Lemon Basil Farfalle Salad includes everything you desire in an Italian pasta salad. This irresistible pasta dish has striped lemon-yellow and basil-green bow tie pasta. A light vinaigrette dresses the colorful pasta, summer vegetables, and fresh mozzarella cheese.
Lemon Basil Farfalle Salad – Pasta Selection
The minute I spotted the striped farfalle pasta at Aldi’s, I knew that those bow ties were going to a party. There is everyday pasta, and then there is pasta for a special occasion.
Our family fish fry definitely rated as a special occasion. Our son Reid and his wife Lauren hosted our family gathering and decided we should extend the party to not only celebrate our daughter Shelley’s birthday. . .
. . . but also our son Jason’s birthday, who would be on military duty in Asia. They stuck my birthday in there too, but we won’t mention it! 😉
Now, I have to confess; the annual family fish fry didn’t have any fish, it ended up a family pulled pork and fried chicken tenders picnic with some terrific buns. Why? No fish to fry. 😢Last winter fishing in Florida was terrible. Then to make matters worse, in May, Honey had the same luck at Saint Simons Island.
We heard no complaints about the substitution! 😉
So, when we found the bow ties in lemon, yellow, and red stripes, we knew that the pulled pork and chicken would have colorful company to jazz up the plate.
Lemon Basil Farfalle Salad – Vegetable Selection
Veggie selection for the lemon basil farfalle salad was easy.
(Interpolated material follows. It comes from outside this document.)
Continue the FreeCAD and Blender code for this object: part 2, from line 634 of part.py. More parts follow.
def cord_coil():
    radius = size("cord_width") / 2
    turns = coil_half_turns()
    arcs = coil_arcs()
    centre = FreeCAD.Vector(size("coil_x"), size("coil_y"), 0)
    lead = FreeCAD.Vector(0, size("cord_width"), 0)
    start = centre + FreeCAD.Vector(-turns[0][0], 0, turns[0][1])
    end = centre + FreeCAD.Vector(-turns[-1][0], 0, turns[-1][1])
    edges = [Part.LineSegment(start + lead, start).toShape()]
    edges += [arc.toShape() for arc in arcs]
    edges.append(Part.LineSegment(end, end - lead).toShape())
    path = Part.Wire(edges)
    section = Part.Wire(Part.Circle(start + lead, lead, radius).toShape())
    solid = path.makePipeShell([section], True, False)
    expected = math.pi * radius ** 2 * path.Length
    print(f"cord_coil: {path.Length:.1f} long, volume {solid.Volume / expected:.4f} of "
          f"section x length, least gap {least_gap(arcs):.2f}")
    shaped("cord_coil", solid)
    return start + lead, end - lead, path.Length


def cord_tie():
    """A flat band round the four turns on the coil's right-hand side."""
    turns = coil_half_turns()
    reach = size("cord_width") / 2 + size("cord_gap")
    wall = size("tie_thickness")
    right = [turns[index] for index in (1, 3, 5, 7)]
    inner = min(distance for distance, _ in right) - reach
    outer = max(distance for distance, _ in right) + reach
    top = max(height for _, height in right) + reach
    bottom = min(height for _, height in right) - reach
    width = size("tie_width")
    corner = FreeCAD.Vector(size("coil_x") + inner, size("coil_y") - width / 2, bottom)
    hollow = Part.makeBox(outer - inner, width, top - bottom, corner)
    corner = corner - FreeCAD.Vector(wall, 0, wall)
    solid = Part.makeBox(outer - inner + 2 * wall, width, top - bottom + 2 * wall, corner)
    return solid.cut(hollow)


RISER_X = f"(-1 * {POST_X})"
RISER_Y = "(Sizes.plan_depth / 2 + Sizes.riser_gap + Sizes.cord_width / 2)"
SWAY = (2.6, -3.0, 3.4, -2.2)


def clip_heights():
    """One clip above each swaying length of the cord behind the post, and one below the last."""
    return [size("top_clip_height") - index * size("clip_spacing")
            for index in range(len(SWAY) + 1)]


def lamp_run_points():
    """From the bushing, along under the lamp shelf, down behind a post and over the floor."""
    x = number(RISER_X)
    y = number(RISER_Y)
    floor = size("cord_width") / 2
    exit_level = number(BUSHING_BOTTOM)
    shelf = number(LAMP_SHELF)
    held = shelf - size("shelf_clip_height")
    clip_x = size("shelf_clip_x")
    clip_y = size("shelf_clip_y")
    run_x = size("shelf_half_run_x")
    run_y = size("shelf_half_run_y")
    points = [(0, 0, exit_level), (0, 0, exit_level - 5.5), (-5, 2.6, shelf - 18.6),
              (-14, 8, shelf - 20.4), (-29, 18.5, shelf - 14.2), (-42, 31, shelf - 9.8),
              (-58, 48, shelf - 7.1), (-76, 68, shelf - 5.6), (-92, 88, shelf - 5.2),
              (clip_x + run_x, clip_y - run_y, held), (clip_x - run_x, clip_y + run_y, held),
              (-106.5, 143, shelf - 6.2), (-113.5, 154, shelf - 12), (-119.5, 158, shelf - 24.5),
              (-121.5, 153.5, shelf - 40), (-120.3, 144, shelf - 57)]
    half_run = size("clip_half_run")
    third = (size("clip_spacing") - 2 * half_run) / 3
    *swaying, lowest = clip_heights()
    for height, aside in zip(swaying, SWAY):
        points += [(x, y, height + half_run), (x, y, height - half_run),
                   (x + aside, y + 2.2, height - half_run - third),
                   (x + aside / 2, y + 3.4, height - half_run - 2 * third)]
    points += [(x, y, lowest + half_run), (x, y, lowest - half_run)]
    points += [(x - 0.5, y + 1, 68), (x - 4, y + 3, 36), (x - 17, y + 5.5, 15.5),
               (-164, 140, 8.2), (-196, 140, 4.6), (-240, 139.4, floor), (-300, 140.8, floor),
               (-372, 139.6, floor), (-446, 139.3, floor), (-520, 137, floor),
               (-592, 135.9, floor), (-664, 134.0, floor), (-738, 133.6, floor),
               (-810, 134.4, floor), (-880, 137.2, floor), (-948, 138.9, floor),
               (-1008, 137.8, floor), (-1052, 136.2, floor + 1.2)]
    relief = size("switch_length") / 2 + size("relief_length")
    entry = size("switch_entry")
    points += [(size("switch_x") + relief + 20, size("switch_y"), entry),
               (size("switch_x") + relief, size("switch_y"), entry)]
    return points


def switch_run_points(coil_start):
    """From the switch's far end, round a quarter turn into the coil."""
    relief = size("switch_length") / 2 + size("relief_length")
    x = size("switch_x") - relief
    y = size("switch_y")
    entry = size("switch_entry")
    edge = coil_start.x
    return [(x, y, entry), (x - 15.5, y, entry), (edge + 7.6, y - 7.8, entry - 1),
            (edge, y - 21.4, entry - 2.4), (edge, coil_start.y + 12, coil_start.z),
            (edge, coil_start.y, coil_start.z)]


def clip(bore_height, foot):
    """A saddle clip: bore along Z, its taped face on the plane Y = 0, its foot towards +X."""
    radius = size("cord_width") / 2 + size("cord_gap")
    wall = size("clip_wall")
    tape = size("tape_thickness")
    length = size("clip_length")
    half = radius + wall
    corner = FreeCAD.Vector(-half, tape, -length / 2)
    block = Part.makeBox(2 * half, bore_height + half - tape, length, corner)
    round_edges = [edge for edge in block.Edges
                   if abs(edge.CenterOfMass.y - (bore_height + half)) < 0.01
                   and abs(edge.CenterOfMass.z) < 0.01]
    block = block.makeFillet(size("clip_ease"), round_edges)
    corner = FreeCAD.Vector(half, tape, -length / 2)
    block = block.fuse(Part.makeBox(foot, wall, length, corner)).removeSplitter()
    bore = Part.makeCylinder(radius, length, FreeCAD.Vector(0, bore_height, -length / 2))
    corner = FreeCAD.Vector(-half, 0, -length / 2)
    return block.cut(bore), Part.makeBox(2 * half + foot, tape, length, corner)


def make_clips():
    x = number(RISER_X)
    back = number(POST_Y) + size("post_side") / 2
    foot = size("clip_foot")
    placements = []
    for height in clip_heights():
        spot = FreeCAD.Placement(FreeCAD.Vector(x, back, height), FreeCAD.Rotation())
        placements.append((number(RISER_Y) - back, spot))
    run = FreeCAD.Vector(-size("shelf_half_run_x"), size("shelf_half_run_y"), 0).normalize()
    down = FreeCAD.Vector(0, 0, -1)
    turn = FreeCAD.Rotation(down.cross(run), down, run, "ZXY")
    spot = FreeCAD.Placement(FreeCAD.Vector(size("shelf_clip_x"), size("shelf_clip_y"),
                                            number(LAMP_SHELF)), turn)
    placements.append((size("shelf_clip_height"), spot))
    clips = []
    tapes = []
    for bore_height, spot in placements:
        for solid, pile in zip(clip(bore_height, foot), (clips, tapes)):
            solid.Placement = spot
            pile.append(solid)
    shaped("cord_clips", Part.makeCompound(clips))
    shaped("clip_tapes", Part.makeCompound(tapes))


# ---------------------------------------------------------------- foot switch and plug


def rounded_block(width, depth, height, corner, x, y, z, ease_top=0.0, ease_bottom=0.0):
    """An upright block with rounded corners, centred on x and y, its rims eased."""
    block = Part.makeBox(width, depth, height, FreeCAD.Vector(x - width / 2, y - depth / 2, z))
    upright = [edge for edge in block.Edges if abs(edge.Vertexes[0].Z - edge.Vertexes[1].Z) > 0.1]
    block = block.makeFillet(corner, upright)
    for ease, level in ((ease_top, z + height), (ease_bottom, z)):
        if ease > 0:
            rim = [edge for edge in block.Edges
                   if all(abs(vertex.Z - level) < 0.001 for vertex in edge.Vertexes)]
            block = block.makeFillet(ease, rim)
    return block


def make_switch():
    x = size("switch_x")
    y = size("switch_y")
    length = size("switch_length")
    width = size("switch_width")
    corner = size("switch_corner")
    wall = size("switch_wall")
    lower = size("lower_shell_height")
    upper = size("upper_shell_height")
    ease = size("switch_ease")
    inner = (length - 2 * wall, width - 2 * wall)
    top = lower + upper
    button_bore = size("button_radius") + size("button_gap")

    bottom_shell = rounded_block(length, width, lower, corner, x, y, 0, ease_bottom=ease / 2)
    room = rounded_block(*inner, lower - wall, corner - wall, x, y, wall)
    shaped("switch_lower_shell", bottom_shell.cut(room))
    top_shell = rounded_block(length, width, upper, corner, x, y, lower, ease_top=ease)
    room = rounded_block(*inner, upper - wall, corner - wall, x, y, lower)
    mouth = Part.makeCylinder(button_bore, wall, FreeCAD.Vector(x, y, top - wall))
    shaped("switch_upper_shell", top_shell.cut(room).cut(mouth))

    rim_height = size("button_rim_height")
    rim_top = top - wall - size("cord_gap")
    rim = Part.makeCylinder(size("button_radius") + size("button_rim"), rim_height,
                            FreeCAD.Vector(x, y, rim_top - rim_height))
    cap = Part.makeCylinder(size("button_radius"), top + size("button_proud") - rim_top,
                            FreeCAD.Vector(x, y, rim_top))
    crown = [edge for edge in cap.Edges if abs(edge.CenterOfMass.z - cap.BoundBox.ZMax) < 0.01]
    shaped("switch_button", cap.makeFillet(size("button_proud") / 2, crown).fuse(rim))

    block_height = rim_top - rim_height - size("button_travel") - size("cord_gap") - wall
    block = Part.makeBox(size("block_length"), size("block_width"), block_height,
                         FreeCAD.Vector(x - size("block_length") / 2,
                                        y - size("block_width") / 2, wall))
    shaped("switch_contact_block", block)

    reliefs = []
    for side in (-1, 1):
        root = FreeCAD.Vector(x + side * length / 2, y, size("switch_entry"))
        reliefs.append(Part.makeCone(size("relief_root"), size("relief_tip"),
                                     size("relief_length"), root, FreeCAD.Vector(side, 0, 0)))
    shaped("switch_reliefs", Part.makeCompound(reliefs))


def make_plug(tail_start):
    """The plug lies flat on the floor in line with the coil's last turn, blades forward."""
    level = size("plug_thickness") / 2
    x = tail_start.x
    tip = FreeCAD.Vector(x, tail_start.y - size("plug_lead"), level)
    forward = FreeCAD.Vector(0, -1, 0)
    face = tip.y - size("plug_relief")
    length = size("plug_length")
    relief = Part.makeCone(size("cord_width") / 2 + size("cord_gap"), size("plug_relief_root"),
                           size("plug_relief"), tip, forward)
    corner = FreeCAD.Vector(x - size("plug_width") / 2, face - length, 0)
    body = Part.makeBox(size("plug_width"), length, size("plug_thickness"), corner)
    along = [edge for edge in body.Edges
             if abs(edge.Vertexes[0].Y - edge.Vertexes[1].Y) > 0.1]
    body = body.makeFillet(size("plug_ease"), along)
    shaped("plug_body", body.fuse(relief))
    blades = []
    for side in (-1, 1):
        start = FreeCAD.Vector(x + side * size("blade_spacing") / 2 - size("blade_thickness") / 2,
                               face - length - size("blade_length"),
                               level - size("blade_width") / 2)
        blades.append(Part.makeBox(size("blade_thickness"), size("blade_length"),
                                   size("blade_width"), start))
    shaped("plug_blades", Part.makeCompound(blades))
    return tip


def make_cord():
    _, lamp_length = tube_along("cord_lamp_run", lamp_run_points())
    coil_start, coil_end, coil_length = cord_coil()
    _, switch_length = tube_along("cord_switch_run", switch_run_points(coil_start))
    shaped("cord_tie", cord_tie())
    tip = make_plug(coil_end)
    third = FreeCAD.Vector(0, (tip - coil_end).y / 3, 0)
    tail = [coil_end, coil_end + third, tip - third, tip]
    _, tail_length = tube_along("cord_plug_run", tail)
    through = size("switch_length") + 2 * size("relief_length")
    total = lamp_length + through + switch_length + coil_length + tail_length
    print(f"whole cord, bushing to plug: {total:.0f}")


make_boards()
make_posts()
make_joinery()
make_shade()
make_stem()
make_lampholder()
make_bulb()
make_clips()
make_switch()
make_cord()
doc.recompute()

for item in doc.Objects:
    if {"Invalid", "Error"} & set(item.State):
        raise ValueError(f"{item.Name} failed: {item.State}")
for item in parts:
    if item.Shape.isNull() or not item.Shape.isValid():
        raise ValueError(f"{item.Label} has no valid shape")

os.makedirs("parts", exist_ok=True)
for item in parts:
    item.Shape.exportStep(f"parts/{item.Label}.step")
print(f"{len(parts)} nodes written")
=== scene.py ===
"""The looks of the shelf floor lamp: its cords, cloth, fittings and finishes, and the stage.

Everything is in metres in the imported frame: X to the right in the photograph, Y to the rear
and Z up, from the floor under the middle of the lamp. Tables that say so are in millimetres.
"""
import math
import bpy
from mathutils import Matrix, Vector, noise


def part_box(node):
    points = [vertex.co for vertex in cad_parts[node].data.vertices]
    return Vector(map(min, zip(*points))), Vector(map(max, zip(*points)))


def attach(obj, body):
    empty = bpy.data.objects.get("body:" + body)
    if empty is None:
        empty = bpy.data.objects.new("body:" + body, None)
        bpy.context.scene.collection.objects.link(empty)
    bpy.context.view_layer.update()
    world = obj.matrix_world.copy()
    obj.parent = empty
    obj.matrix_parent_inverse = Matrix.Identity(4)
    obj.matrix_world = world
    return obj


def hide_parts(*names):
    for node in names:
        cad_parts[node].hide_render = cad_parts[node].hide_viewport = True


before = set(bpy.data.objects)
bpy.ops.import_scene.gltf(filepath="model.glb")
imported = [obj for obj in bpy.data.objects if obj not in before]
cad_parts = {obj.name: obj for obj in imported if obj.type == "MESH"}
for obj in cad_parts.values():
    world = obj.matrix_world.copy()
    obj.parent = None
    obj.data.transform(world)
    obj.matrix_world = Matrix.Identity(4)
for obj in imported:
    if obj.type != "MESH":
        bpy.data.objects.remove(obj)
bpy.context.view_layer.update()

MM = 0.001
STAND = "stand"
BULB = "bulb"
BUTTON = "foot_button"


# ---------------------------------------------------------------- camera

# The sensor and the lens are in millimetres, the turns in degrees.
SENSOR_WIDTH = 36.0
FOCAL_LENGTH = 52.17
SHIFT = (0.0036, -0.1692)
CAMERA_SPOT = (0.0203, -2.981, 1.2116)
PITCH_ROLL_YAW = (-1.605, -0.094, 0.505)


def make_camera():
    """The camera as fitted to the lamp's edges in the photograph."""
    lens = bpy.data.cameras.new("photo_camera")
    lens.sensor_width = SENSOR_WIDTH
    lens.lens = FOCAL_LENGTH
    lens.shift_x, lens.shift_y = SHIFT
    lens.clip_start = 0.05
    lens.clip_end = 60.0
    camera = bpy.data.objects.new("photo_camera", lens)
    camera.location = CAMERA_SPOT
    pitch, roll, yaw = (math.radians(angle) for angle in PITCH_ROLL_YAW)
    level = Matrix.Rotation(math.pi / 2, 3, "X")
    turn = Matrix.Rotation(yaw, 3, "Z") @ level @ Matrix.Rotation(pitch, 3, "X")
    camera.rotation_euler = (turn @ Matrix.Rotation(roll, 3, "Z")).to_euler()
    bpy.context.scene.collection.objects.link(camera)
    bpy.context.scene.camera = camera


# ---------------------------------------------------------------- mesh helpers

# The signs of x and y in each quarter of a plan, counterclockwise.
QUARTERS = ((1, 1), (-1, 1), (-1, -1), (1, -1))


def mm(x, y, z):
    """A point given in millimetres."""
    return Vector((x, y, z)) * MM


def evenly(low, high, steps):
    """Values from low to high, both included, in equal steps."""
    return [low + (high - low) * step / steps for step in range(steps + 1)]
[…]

It had to have an Italian flavor, and it had to be colorful.
Grape tomatoes are a must in our pasta salads. We prefer them to any other tomato. They’re sweet, colorful, and they don’t release a lot of juice.
Purple onions are mild, and they give the salad color and taste.
Peperoncini, which we all love, give the dish a nice briny heat.
Salty Kalamata olives are a must for our pasta salad.
It’s an unwritten law that cheese has to be in a pasta salad. This time fresh mozzarella cheese was our choice.
And last but not least, what could be more Italian than Genoa hard salami? YUM! 😋 Genoa is part of what is considered the Italian Riviera! Nice, huh??
Lemon Basil Farfalle Salad – Putting it together
The instructions are so simple I’m almost embarrassed to include them but just in case there is a newcomer I’ll add them:
- Make the pasta according to package directions. Make sure that it’s al dente (to the tooth) and add a little olive oil to prevent sticking.
- Halve the grape tomatoes.
- Slice the Kalamata olives.
- Slice the Purple onion.
- Cube the fresh mozzarella cheese.
- Slice the Genoa salami into short slices.
- Drain the peperoncini.
- Favorite Italian salad dressing (we used Gerard’s Old Venice Italian) or plain olive oil and white balsamic vinegar.
- Fresh basil sliced into thin ribbons.
- Lots of freshly ground pepper.
That’s it. Put it all together and let it sit in the fridge at least for several hours or overnight.
The Lemon Basil Farfalle Salad is a great pasta salad for family gatherings or picnics. It travels well, and it tastes fantastic.
This year for the birthday cake I made Ambrosia Coconut Cake. A three layer cake with a creamy pineapple coconut filling that’s to die for. The cake is frosted with Vanilla Buttercream. It’s the type of cake that wipes the word diet or counting calories right out of your mind!! I’ll be posting the recipe very soon.
Tutti a tavola è pronto!
Un caro saluto e alla prossima.
- 1 lb. farfalle pasta bow ties or pasta of choice, cooked according to directions.
- 8 oz. grape tomatoes halved.
- 1/2 purple onion sliced
- 1/2 cup sliced Kalamata olives.
- 1/2 cup sliced Genoa Salami
- 1 cup cubed fresh mozzarella cheese.
- 1 small jar peperoncini drained
- freshly ground pepper
- 1 bottle favorite Italian white vinaigrette or make your own.
- 10 fresh basil leaves sliced into ribbons chiffonade.
Made the pasta according to directions. Make sure not to overcook. Drain and put the pasta in a large bowl. Add a bit of the dressing to prevent sticking. The pasta will absorb more liquid as it's in the refrigerator.
Layer the ingredients one on top of each other. When all of the ingredients are in the bowl pour more dressing on top and mix well. Grind some pepper over the salad. Sprinkle the basil ribbons over the ingredients. Mix again. It's better to add a little at a time and check the amount before serving. You don't want the salad overloaded with dressing.
Wrap the bowl with plastic wrap and place in refrigerator.
When ready to serve, check to see if it has enough dressing. Add more to your taste.
Garnish with basil.
This is a very forgiving recipe. Add as much or as little as you like. Take your favorite ingredients and include them.